Still, the one aspect of Schoop’s game that remains a source of hoped improvement is his discipline at the plate. The young Curacoan has tallied a career 24.8 strikeout percentage and 2.8 walk percentage in his two seasons with the Orioles, caused by an inflated 42.6 O-Swing percentage. Rather simply, Schoop swings at everything, a strategy that needs to be tweaked. So far this spring, Schoop has shown incremental improvements in dialing down at the plate.
In 10 Grapefruit League games, Schoop has picked up where he left off. Already slashing .385/.410/.577 with one home run and four runs batted in, Schoop is creating effective contact, and even more, showing that slight improvement the Orioles are yearning for. In a strange twist however, his continued development at the plate doesn’t appear to be a traditional matter of simply taking more balls.
Schoop’s trademark is a prodigious, encompassing swing that can’t help but to be noticed. In the the two years prior, the Orioles’ second baseman seemed to have the “go hard or go home” mindset at the plate, meaning he was going to aim for the fences, no matter the outcome. In limited spring training action, Schoop has abandoned his previous tactics, opting for an actual, mindful approach.

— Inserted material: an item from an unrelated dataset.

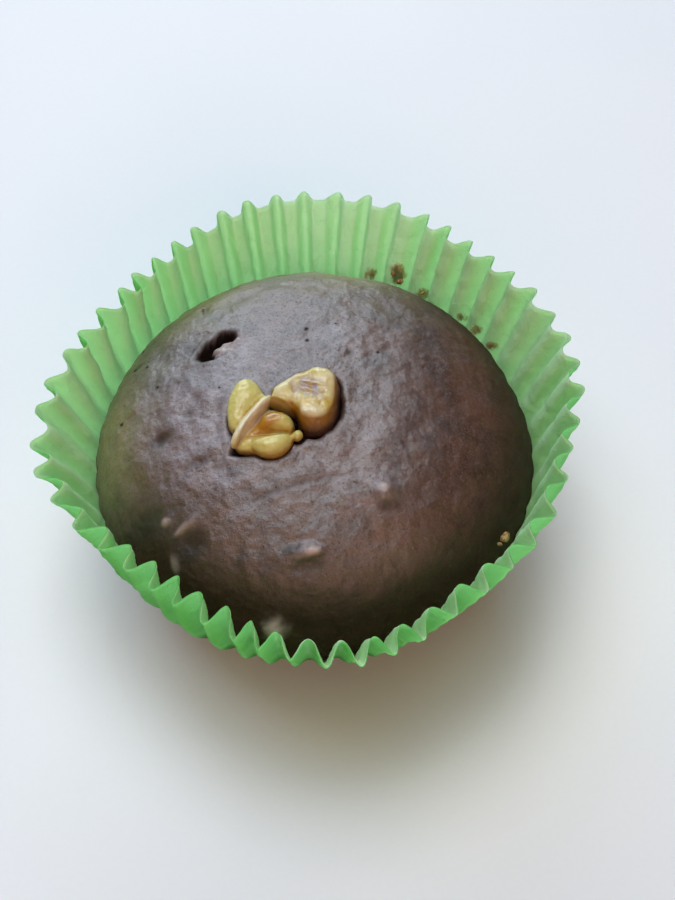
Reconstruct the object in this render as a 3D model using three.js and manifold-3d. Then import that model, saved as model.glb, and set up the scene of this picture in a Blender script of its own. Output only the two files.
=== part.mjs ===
// A chocolate muffin in its pleated paper case, with two walnut pieces baked into the crown.
//
// Millimetres, +Z up. Every shape is made round the muffin's own upright axis, with the table
// at z = 0. The finished group is then moved so that the origin is the middle of the part's
// footprint. Azimuths are degrees anticlockwise from +X, seen from above; the front is -Y.

import * as THREE from 'three';
import { mergeVertices } from 'three/addons/utils/BufferGeometryUtils.js';
import Module from 'manifold-3d';

// ---------------------------------------------------------------- driving dimensions

// Paper case. The sheet is modelled thicker than baking paper, so that it is a sound solid.
const PAPER = 0.4;
const CASE_BASE_RADIUS = 25;
const PLEATS = 51;
const BELLY = { radius: 34.65, height: 16.5, lean: 12, reach: 5.5 }; // where the wall swells most
const FREE_WALL = 13.8; // from the belly to the rim, along the paper
const FREE_WALL_BEND = 4; // how long the free wall keeps the belly's lean
const PLEAT_FULLNESS = { belly: 0.76, rim: 1.3 }; // real fold depth over that of an even zigzag
const FOLD_FLAT = 0.1; // half width of a fold's rounded back, in pleats
const LOWER_ROWS = [0.34, 0.67, 1]; // climb from the base (0) to the belly (1)
const FREE_ROWS = [1.3, 1.65, 2]; // climb from the belly (1) to the rim (2)

// The case and the muffin in it are flattened a little round the front.
const FLATTENED = [
  { azimuth: 305, size: 1.9, width: 40 },
  { azimuth: 232, size: 0.8, width: 30 },
];

// The rim opens in uneven lobes: how far the free wall leans out, in degrees.
const RIM_LEAN = 2;
const RIM_LOBES = [
  { azimuth: 22, size: 17, width: 27 },
  { azimuth: 87, size: 38, width: 31 },
  { azimuth: 188, size: 20, width: 26 },
  { azimuth: 280, size: 19, width: 28 },
  { azimuth: 325, size: 8, width: 18 },
];

// The folds crowd and spread round the rim, and each stands a little off its even place.
const FIRST_FOLD = -7.6;
const CROWDING = [
  { waves: 1, degrees: 3.1, peak: 36 },
  { waves: 2, degrees: 2.0, peak: 76 },
  { waves: 3, degrees: 1.5, peak: 12 },
];
const FOLD_SHIFT = 1.6; // degrees, from one side to the other
const FOLD_UNEVENNESS = 0.3; // share by which fold depths differ

// Muffin. Its side fills the case and its dome stands above the rim.
const MUFFIN = { baseRadius: 23.2, ringRadius: 33.1, ringHeight: 15.5, domeHeight: 20 };
const GAP = 0.35; // air between pieces that touch
const FLUTE = 0.55; // share of the fold depth that is printed into the muffin's side
const CROWN_DIP = { x: -3.5, y: -3, depth: 0.8, spread: 9 }; // the dough sits lower by the nuts

// Relief on the crown: half sizes across, along and through, turned about the upright.
const CRATER = { x: -14.9, y: 9.4, size: [4.1, 2.3, 1.9], turn: 35, lift: 0.1 };
const CRATER_CHIP = { x: -13.7, y: 8.2, size: [2.2, 1.3, 1.4], turn: 30, lift: -0.7 };
const CROWN_BUMPS = [
  { x: 9.5, y: -15.4, size: [1.6, 1.4, 1.2], turn: 20, lift: -0.5 },
  { x: -1.3, y: -23, size: [2.2, 1.1, 1.2], turn: 12, lift: -0.5 },
  { x: -5.6, y: -29.6, size: [2.6, 1.5, 1.4], turn: -8, lift: -0.6 },
  { x: 26, y: -15.4, size: [1, 0.8, 0.8], turn: 50, lift: -0.2 },
];

// Walnut pieces: each is a cluster of rounded lobes, given by middle, half sizes and turn.
const WALNUT_LEFT = [
  { name: 'oval lobe', at: [-10, -3, 35], size: [2.8, 4.4, 2.3], turn: -10 },
  { name: 'ridge', at: [-9.1, -5.3, 34.9], size: [4.4, 0.85, 2.1], turn: 54 },
  { name: 'valley', at: [-7.6, -5.8, 34.5], size: [3.9, 1.5, 1.6], turn: 48 },
  { name: 'middle lobe', at: [-6.2, -5.8, 34.9], size: [3.2, 1.6, 1.8], turn: 24 },
  { name: 'lower lobe', at: [-6.1, -9.1, 34.1], size: [3.4, 1.7, 1.9], turn: 22 },
  { name: 'nub', at: [-3.2, -7.9, 34.5], size: [0.9, 0.9, 0.9], turn: 0 },
  { name: 'root', at: [-7.2, -7.2, 33.4], size: [3.2, 2.4, 1.3], turn: 35 },
];
const WALNUT_RIGHT = [
  { name: 'body', at: [-0.2, -1.6, 35], size: [2.9, 4.3, 3.1], turn: -8 },
  { name: 'arm', at: [-3.6, -1.5, 34.9], size: [3.1, 2.1, 2.1], turn: 20 },
  { name: 'shoulder', at: [-1.4, 0.6, 35], size: [2.6, 1.8, 2.4], turn: 25 },
  { name: 'corner', at: [1.1, 1.2, 35.3], size: [1.9, 1.9, 2.4], turn: 0 },
  { name: 'foot', at: [-0.2, -4.6, 35], size: [2.5, 2.2, 2.6], turn: 0 },
];
const LOBE_SIDES = 12;
const NUT_POCKET_GAP = 0.5; // the baked dough has drawn back from the nuts
const NUT_GAP = 0.45; // air between the two pieces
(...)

Though Schoop possesses rare power to all fields for a second baseman, his success hinders on his opportunities to square his hips and slug the ball to left field.
In the limited game action MLB.tv has aired in regards to Jonathan Schoop and the Orioles, we’ve seen a player that has, from time to time, abandoned the temptations of the get rich or die tryin’ swing. Against the Philadelphia Phillies’ Severino Gonzalez, Schoop previewed such a notion.
Gonzalez starts Schoop with a fastball somewhat middle-away, taking the pitch for a strike.
Gonzalez follows with an equal offering, and though Schoop has it lined up, he fouls the pitch straight back. Down 0-2, Schoop, a player with a less-than-average 73.1 career contact percentage, would seem to be a candidate for a swing and a miss to conclude the at-bat. However, Schoop manages to foul off a changeup on the inner-half to extend the action. A less experienced Schoop waves through the diving changeup on his back leg, but this version of himself prolongs his stay in the box.
The next pitch is an 0-2 mistake from Gonzalez, a 91-mph fastball right down the pipe that Schoop scorches past a three-man left side of the infield for a single.
While an 0-2 base hit is no reason to suddenly cling to his coattails, something as simple as an extended at-bat is what the Orioles are looking for. By seeing just one more pitch, Schoop forces Gonzalez to execute one more pitch, something he was unable to do. Having a reputation of a free-swinger, Schoop is going to be prone to more breaking balls and changeups, though another aspect of Schoop’s improvement lies in his understanding of how he is going to be pitched.
Against the New York Yankees’ Anthony Swarzak, Schoop is again challenged on the outside corner in the first pitch of the sequence, taking a well-placed strike.
Schoop is undeterred however, toasting a backup slider down the third base line for a double.
Again, this is a situation where Schoop may have flailed at a mismanaged slider in the past. And while this is a pitch that could have sent over the fence with a Thor-like effort, Schoop is under control, allowing the bat head to labor for him. More than ever does he have the look “it” of an above-average big-league hitter.
Such a small sample size in spring training doesn’t allow us to gauge whether or not these are indeed real tweaks or just timely swings, but for a player whose previous two years were filled with boom or bust plate appearances, a conscious understanding of who he is certainly a highlight in an otherwise boring month.
Schoop is such a strong young man who seems to be identifying just how titanic his power his, and yet, his swing has a renewed grace. A rare Orioles’ homegrown talent is very much a wild card, and if you’ve ever watched the Orioles play, then you know Schoop is literally, and figuratively, a joker.
Often a player will be targeted for improvement in certain areas, only to maintain their imperfections. Adam Jones won’t change from swinging at sliders off the plate if that means he’ll continue to knock 25-plus home runs every year. However, Schoop is not Jones. At least not for long, perhaps.